● DATASET RECORDS
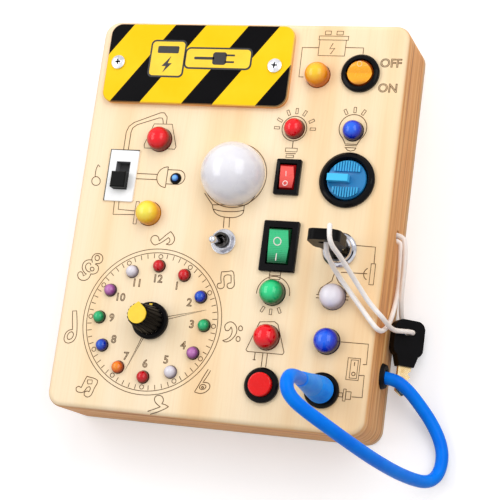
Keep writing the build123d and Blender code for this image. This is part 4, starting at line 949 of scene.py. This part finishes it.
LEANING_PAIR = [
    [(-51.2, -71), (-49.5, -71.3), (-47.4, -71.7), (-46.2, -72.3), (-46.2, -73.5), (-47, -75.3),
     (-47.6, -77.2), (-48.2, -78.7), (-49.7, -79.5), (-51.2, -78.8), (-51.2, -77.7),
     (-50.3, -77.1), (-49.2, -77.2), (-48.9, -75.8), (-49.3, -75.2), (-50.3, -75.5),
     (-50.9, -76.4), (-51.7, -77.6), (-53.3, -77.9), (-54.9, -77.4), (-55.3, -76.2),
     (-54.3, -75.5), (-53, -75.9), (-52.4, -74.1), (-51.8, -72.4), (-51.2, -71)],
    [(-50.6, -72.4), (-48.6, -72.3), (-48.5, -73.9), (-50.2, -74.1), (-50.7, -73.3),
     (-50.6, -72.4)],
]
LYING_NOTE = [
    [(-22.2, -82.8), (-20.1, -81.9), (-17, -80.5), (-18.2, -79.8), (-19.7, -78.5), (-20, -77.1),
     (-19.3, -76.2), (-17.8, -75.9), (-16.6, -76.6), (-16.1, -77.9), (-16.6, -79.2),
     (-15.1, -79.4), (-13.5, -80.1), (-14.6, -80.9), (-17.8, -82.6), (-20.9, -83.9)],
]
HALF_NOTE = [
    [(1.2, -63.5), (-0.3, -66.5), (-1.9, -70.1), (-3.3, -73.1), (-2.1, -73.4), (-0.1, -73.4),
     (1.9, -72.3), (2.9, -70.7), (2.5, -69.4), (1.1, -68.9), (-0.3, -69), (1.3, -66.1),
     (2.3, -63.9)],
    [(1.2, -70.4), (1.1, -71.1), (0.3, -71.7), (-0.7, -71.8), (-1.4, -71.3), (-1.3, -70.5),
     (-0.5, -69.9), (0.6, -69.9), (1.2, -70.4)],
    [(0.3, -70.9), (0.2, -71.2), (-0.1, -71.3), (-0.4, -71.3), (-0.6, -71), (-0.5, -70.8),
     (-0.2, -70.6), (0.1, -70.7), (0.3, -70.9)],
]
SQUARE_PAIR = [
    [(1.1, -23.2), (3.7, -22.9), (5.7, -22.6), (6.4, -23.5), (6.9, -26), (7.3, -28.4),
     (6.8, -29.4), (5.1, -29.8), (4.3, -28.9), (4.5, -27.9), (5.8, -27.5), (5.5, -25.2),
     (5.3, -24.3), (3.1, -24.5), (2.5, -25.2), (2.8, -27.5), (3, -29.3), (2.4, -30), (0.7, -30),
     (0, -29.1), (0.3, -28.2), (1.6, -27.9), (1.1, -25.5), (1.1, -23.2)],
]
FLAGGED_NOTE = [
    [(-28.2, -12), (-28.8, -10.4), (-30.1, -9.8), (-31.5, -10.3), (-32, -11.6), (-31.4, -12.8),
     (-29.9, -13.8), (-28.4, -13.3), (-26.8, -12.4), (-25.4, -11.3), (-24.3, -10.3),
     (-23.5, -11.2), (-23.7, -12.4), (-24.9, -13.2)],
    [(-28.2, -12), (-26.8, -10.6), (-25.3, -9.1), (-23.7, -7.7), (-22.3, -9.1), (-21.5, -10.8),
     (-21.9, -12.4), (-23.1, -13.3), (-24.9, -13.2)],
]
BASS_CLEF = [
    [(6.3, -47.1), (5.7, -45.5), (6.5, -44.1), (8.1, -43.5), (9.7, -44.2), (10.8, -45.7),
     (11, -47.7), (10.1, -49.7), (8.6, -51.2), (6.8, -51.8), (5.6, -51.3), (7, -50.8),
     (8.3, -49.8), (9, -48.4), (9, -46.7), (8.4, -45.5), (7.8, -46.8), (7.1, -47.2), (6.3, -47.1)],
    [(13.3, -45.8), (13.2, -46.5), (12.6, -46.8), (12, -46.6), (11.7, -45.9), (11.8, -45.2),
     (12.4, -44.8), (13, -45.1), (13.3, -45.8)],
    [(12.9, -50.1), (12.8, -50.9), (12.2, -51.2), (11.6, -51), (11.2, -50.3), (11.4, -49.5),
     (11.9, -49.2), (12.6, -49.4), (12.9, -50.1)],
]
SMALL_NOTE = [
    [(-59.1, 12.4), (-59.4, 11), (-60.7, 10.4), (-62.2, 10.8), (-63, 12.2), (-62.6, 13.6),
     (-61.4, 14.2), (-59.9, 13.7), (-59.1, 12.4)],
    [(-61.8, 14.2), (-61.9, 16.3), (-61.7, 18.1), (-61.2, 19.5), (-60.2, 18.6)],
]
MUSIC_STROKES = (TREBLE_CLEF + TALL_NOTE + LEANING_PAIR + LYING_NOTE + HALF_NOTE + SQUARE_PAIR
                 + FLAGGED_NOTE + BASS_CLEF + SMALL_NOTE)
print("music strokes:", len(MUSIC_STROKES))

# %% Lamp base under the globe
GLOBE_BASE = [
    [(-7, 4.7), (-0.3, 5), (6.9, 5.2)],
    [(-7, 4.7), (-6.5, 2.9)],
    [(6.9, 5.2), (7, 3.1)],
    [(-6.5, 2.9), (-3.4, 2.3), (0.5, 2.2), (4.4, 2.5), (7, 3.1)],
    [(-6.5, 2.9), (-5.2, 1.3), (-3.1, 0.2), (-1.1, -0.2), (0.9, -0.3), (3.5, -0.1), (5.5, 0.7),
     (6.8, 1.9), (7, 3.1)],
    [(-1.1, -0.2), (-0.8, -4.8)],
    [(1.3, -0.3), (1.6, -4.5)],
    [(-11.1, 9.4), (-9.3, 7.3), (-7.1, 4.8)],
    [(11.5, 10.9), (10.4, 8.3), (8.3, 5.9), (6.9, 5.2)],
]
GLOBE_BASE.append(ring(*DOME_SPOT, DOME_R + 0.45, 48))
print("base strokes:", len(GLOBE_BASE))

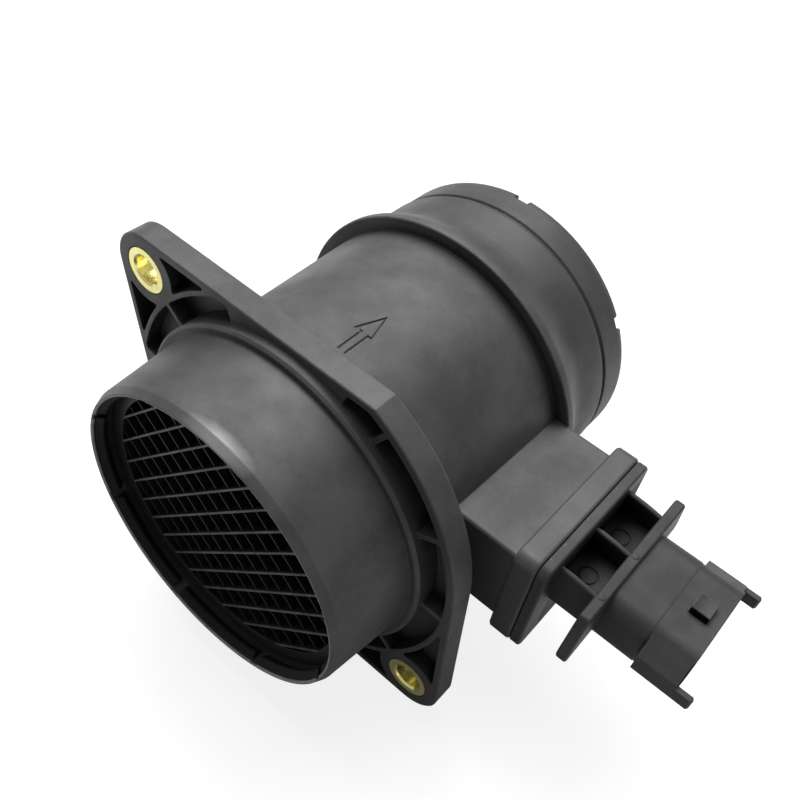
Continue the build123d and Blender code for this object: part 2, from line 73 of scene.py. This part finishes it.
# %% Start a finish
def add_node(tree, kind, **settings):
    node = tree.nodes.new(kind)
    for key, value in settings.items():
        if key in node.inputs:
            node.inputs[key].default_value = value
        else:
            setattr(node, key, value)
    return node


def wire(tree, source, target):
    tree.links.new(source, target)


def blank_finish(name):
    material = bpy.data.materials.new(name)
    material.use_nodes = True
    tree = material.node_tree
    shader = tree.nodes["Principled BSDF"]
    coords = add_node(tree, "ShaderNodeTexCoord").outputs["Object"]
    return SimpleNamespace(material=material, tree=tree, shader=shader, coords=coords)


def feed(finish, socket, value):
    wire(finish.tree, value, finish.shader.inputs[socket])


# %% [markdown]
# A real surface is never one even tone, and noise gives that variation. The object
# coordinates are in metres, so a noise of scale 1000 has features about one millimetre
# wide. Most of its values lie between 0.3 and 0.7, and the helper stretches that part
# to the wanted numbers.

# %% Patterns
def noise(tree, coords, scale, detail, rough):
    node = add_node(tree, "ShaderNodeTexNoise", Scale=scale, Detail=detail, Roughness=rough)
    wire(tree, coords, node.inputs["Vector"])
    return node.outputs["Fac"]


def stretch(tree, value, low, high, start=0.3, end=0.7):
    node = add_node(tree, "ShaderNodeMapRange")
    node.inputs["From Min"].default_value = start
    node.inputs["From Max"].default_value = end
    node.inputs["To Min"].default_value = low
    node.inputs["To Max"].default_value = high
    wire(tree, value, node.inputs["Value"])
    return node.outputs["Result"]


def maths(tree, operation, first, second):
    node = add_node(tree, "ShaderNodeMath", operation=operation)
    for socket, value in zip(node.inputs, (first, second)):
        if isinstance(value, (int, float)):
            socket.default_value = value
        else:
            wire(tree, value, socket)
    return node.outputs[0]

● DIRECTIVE
Your task is to extract all of the records exactly.

● EXERCISE RESULT
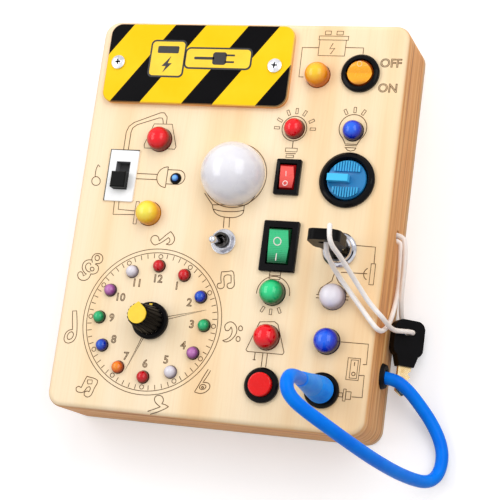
Keep writing the build123d and Blender code for this image. This is part 4, starting at line 949 of scene.py. This part finishes it.
LEANING_PAIR = [
    [(-51.2, -71), (-49.5, -71.3), (-47.4, -71.7), (-46.2, -72.3), (-46.2, -73.5), (-47, -75.3),
     (-47.6, -77.2), (-48.2, -78.7), (-49.7, -79.5), (-51.2, -78.8), (-51.2, -77.7),
     (-50.3, -77.1), (-49.2, -77.2), (-48.9, -75.8), (-49.3, -75.2), (-50.3, -75.5),
     (-50.9, -76.4), (-51.7, -77.6), (-53.3, -77.9), (-54.9, -77.4), (-55.3, -76.2),
     (-54.3, -75.5), (-53, -75.9), (-52.4, -74.1), (-51.8, -72.4), (-51.2, -71)],
    [(-50.6, -72.4), (-48.6, -72.3), (-48.5, -73.9), (-50.2, -74.1), (-50.7, -73.3),
     (-50.6, -72.4)],
]
LYING_NOTE = [
    [(-22.2, -82.8), (-20.1, -81.9), (-17, -80.5), (-18.2, -79.8), (-19.7, -78.5), (-20, -77.1),
     (-19.3, -76.2), (-17.8, -75.9), (-16.6, -76.6), (-16.1, -77.9), (-16.6, -79.2),
     (-15.1, -79.4), (-13.5, -80.1), (-14.6, -80.9), (-17.8, -82.6), (-20.9, -83.9)],
]
HALF_NOTE = [
    [(1.2, -63.5), (-0.3, -66.5), (-1.9, -70.1), (-3.3, -73.1), (-2.1, -73.4), (-0.1, -73.4),
     (1.9, -72.3), (2.9, -70.7), (2.5, -69.4), (1.1, -68.9), (-0.3, -69), (1.3, -66.1),
     (2.3, -63.9)],
    [(1.2, -70.4), (1.1, -71.1), (0.3, -71.7), (-0.7, -71.8), (-1.4, -71.3), (-1.3, -70.5),
     (-0.5, -69.9), (0.6, -69.9), (1.2, -70.4)],
    [(0.3, -70.9), (0.2, -71.2), (-0.1, -71.3), (-0.4, -71.3), (-0.6, -71), (-0.5, -70.8),
     (-0.2, -70.6), (0.1, -70.7), (0.3, -70.9)],
]
SQUARE_PAIR = [
    [(1.1, -23.2), (3.7, -22.9), (5.7, -22.6), (6.4, -23.5), (6.9, -26), (7.3, -28.4),
     (6.8, -29.4), (5.1, -29.8), (4.3, -28.9), (4.5, -27.9), (5.8, -27.5), (5.5, -25.2),
     (5.3, -24.3), (3.1, -24.5), (2.5, -25.2), (2.8, -27.5), (3, -29.3), (2.4, -30), (0.7, -30),
     (0, -29.1), (0.3, -28.2), (1.6, -27.9), (1.1, -25.5), (1.1, -23.2)],
]
FLAGGED_NOTE = [
    [(-28.2, -12), (-28.8, -10.4), (-30.1, -9.8), (-31.5, -10.3), (-32, -11.6), (-31.4, -12.8),
     (-29.9, -13.8), (-28.4, -13.3), (-26.8, -12.4), (-25.4, -11.3), (-24.3, -10.3),
     (-23.5, -11.2), (-23.7, -12.4), (-24.9, -13.2)],
    [(-28.2, -12), (-26.8, -10.6), (-25.3, -9.1), (-23.7, -7.7), (-22.3, -9.1), (-21.5, -10.8),
     (-21.9, -12.4), (-23.1, -13.3), (-24.9, -13.2)],
]
BASS_CLEF = [
    [(6.3, -47.1), (5.7, -45.5), (6.5, -44.1), (8.1, -43.5), (9.7, -44.2), (10.8, -45.7),
     (11, -47.7), (10.1, -49.7), (8.6, -51.2), (6.8, -51.8), (5.6, -51.3), (7, -50.8),
     (8.3, -49.8), (9, -48.4), (9, -46.7), (8.4, -45.5), (7.8, -46.8), (7.1, -47.2), (6.3, -47.1)],
    [(13.3, -45.8), (13.2, -46.5), (12.6, -46.8), (12, -46.6), (11.7, -45.9), (11.8, -45.2),
     (12.4, -44.8), (13, -45.1), (13.3, -45.8)],
    [(12.9, -50.1), (12.8, -50.9), (12.2, -51.2), (11.6, -51), (11.2, -50.3), (11.4, -49.5),
     (11.9, -49.2), (12.6, -49.4), (12.9, -50.1)],
]
SMALL_NOTE = [
    [(-59.1, 12.4), (-59.4, 11), (-60.7, 10.4), (-62.2, 10.8), (-63, 12.2), (-62.6, 13.6),
     (-61.4, 14.2), (-59.9, 13.7), (-59.1, 12.4)],
    [(-61.8, 14.2), (-61.9, 16.3), (-61.7, 18.1), (-61.2, 19.5), (-60.2, 18.6)],
]
MUSIC_STROKES = (TREBLE_CLEF + TALL_NOTE + LEANING_PAIR + LYING_NOTE + HALF_NOTE + SQUARE_PAIR
                 + FLAGGED_NOTE + BASS_CLEF + SMALL_NOTE)
print("music strokes:", len(MUSIC_STROKES))

# %% Lamp base under the globe
GLOBE_BASE = [
    [(-7, 4.7), (-0.3, 5), (6.9, 5.2)],
    [(-7, 4.7), (-6.5, 2.9)],
    [(6.9, 5.2), (7, 3.1)],
    [(-6.5, 2.9), (-3.4, 2.3), (0.5, 2.2), (4.4, 2.5), (7, 3.1)],
    [(-6.5, 2.9), (-5.2, 1.3), (-3.1, 0.2), (-1.1, -0.2), (0.9, -0.3), (3.5, -0.1), (5.5, 0.7),
     (6.8, 1.9), (7, 3.1)],
    [(-1.1, -0.2), (-0.8, -4.8)],
    [(1.3, -0.3), (1.6, -4.5)],
    [(-11.1, 9.4), (-9.3, 7.3), (-7.1, 4.8)],
    [(11.5, 10.9), (10.4, 8.3), (8.3, 5.9), (6.9, 5.2)],
]
GLOBE_BASE.append(ring(*DOME_SPOT, DOME_R + 0.45, 48))
print("base strokes:", len(GLOBE_BASE))

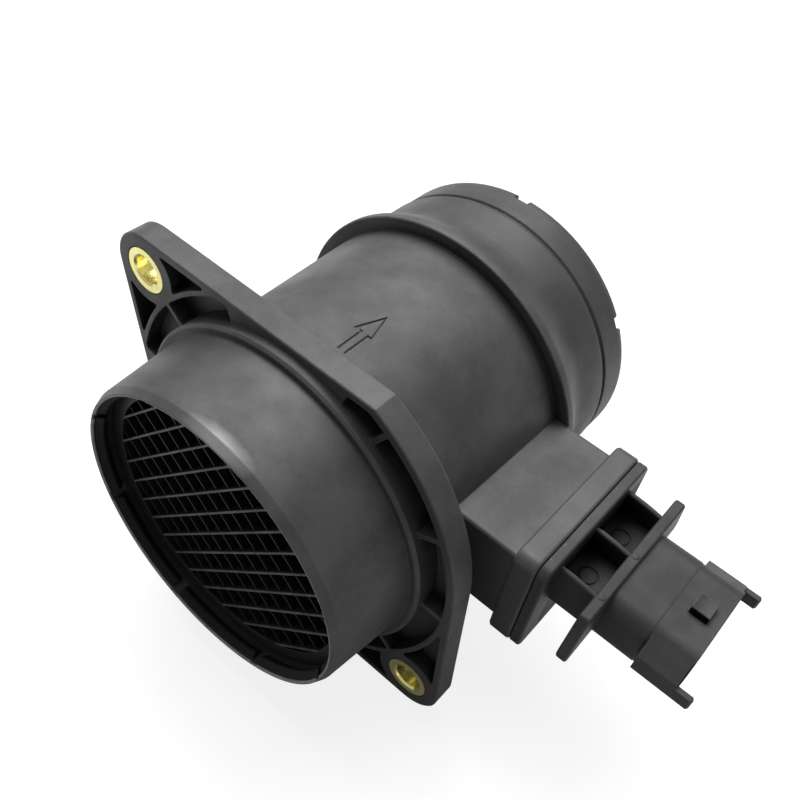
Continue the build123d and Blender code for this object: part 2, from line 73 of scene.py. This part finishes it.
# %% Start a finish
def add_node(tree, kind, **settings):
    node = tree.nodes.new(kind)
    for key, value in settings.items():
        if key in node.inputs:
            node.inputs[key].default_value = value
        else:
            setattr(node, key, value)
    return node


def wire(tree, source, target):
    tree.links.new(source, target)


def blank_finish(name):
    material = bpy.data.materials.new(name)
    material.use_nodes = True
    tree = material.node_tree
    shader = tree.nodes["Principled BSDF"]
    coords = add_node(tree, "ShaderNodeTexCoord").outputs["Object"]
    return SimpleNamespace(material=material, tree=tree, shader=shader, coords=coords)


def feed(finish, socket, value):
    wire(finish.tree, value, finish.shader.inputs[socket])


# %% [markdown]
# A real surface is never one even tone, and noise gives that variation. The object
# coordinates are in metres, so a noise of scale 1000 has features about one millimetre
# wide. Most of its values lie between 0.3 and 0.7, and the helper stretches that part
# to the wanted numbers.

# %% Patterns
def noise(tree, coords, scale, detail, rough):
    node = add_node(tree, "ShaderNodeTexNoise", Scale=scale, Detail=detail, Roughness=rough)
    wire(tree, coords, node.inputs["Vector"])
    return node.outputs["Fac"]


def stretch(tree, value, low, high, start=0.3, end=0.7):
    node = add_node(tree, "ShaderNodeMapRange")
    node.inputs["From Min"].default_value = start
    node.inputs["From Max"].default_value = end
    node.inputs["To Min"].default_value = low
    node.inputs["To Max"].default_value = high
    wire(tree, value, node.inputs["Value"])
    return node.outputs["Result"]


def maths(tree, operation, first, second):
    node = add_node(tree, "ShaderNodeMath", operation=operation)
    for socket, value in zip(node.inputs, (first, second)):
        if isinstance(value, (int, float)):
            socket.default_value = value
        else:
            wire(tree, value, socket)
    return node.outputs[0]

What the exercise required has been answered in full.